Yet, according to CBS News, investigators believed McCormick had been using coded notes since childhood, though family members said they never knew how to read them.
Olson told the Riverfront Times he was confident McCormick wrote the notes himself. He believed they resembled a personal to-do list more than messages intended for someone else. In another statement reported by ABC News, Olson added, “Even if we found out he was writing a grocery list or a love letter, we would still want to see how the code is solved. This is a cipher system we know nothing about.”
Not all experts agree. Elonka Dunin, a St. Louis cryptographer who has studied some of the world’s most famous unsolved codes, told the Riverfront Times, “I don’t think McCormick wrote these notes. Perhaps he was a courier.”

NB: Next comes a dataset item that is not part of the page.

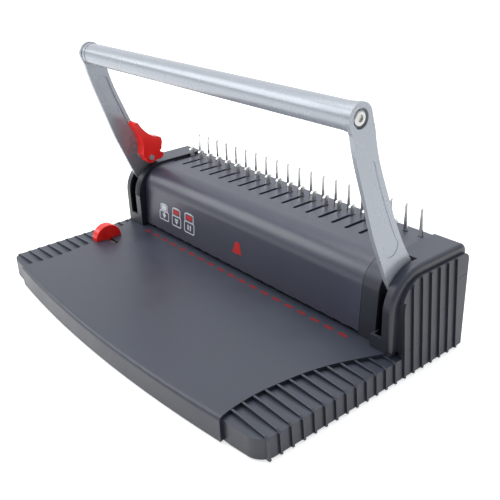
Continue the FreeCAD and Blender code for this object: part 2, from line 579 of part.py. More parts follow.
# arm outline in the (y, z) plane, front edge then rear edge
front_e = [(16.5, 57.5), (8.0, 71.5), (0.3, 90.0), (-6.8, 107.3), (-12.3, 124.0), (-18.2, 142.5), (-24.3, 161.5), (-28.4, 178.5)]
rear_e = [(-8.6, 178.4), (-1.8, 152.2), (5.2, 134.5), (10.4, 121.5), (14.8, 111.8), (23.0, 95.0), (30.6, 82.5), (38.5, 71.0)]
def arm_face(x, shrink=0.0):
    fe = [V(x, y, z) for y, z in front_e]
    re_ = [V(x, y, z) for y, z in rear_e]
    c1 = Part.BSplineCurve(); c1.interpolate(fe)
    c2 = Part.BSplineCurve(); c2.interpolate(re_)
    rt = 9.9
    g = (GRIP_Y, GRIP_Z)
    # rounded top end about the grip axis
    e1 = c1.toShape()
    e2 = c2.toShape()
    p_f = fe[-1]; p_r = re_[0]
    aF = math.atan2(p_f.z - g[1], p_f.y - g[0])
    top_m = V(x, g[0] + rt * math.cos(math.radians(105)), g[1] + rt * math.sin(math.radians(105)))
    lf = V(x, g[0] - rt, g[1] - 1.5); rg = V(x, g[0] + rt, g[1] + 1.5)
    arc = Part.Arc(lf, top_m, rg).toShape()
    l1 = Part.LineSegment(p_f, lf).toShape()
    l2 = Part.LineSegment(rg, p_r).toShape()
    # base boss about the shaft
    rb = 14.0
    b0 = fe[0]; b1 = re_[-1]
    pa = V(x, PY - rb * 0.94, PZ + rb * 0.34)
    pb = V(x, PY + rb * 0.94, PZ + rb * 0.34)
    pm = V(x, PY, PZ - rb)
    l3 = Part.LineSegment(pa, b0).toShape()
    arc2 = Part.Arc(pb, pm, pa).toShape()
    l4 = Part.LineSegment(b1, pb).toShape()
    return Part.Face(Part.Wire([e1, l1, arc, l2, e2, l4, arc2, l3]))

def make_arm(sgn):
    a = arm_face(ARM_XI).extrude(V(ARM_XO - ARM_XI, 0, 0))
    def edge(pts, z):
        q = sorted(pts, key=lambda p: p[1])
        for (y0, z0), (y1, z1) in zip(q, q[1:]):
            if z0 <= z <= z1:
                return y0 + (y1 - y0) * (z - z0) / (z1 - z0)
        return q[-1][0]
    # long shallow channel on both faces, rounded at the top
    zs = [96.0, 106.0, 116.0, 126.0, 136.0, 146.0, 156.0, 161.0]
    def channel(x0, x1, rim_f, rim_r, zs):
        f = [(edge(front_e, z) + rim_f, z) for z in zs]
        r = [(edge(rear_e, z) - rim_r, z) for z in zs]
        s_ = poly_yz(f + r[::-1], x0, x1)
        rt_ = (r[-1][0] - f[-1][0]) / 2
        rb_ = (r[0][0] - f[0][0]) / 2
        return s_.fuse([xcyl(rt_, x0, x1, (r[-1][0] + f[-1][0]) / 2, zs[-1]), xcyl(rb_, x0, x1, (r[0][0] + f[0][0]) / 2, zs[0])])
    a = a.cut(channel(ARM_XI - 1, ARM_XI + 1.1, 4.6, 3.6, zs))
    a = a.cut(channel(ARM_XO - 0.35, ARM_XO + 1, 5.6, 5.0, zs[:-1]))
    # boss that carries the grip tube
    a = a.fuse([xcyl(GRIP_R + 0.35, TUBE_X, ARM_XI + 0.5, GRIP_Y, GRIP_Z)])
    a = a.cut([xcyl(6.3, ARM_XO - 2.4, ARM_XO + 1, GRIP_Y, GRIP_Z), xcyl(2.15, TUBE_X - 1, ARM_XO + 1, GRIP_Y, GRIP_Z)])
    # square drive hole for the shaft end
    q = 4.05
    a = a.cut(box(ARM_XI - 1, ARM_XO + 1, PY - q, PY + q, PZ - q, PZ + q))
    a = fillet_where(a, 0.9, lambda e: e.BoundBox.XMin > ARM_XO - 0.01 and e.BoundBox.DiagonalLength > 11.5 and abs(e.BoundBox.XLength) < 0.01)
    return a if sgn > 0 else mirx(a)

armR = make_arm(1)
armL = make_arm(-1)
# latch pivot position on the left arm
LY, LZ = 18.4, 87.4
armL = armL.fuse([xcyl(4.6, -ARM_XI - 0.5, -152.2, LY, LZ)])
armL = armL.cut(xcyl(1.6, -ARM_XO - 1, -150.0, LY, LZ))
put("arm_right", armR)
put("arm_left", armL)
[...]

Investigators also looked into the people in McCormick’s orbit. The Riverfront Times reported that he lived off disability checks and took odd jobs at the Amoco gas station, where he was last seen alive. The station was owned by Baha “Bob” Hamdallah, a St. Louis businessman who later faced an unrelated murder charge in Illinois before being retried and released.
McCormick was also loosely connected to Gregory Knox, a drug trafficker with a violent reputation. Neither man has ever been tied to McCormick’s death, but their backgrounds highlighted the dangers in the circles McCormick moved in.
Today, the FBI still lists McCormick’s cipher as one of its top unsolved cases. The notes remain online, open to anyone who thinks they can spot what professional codebreakers have missed. More than 25 years after his body was discovered in the cornfield, the cryptic letters he carried—and the mystery of his death—remain unsolved.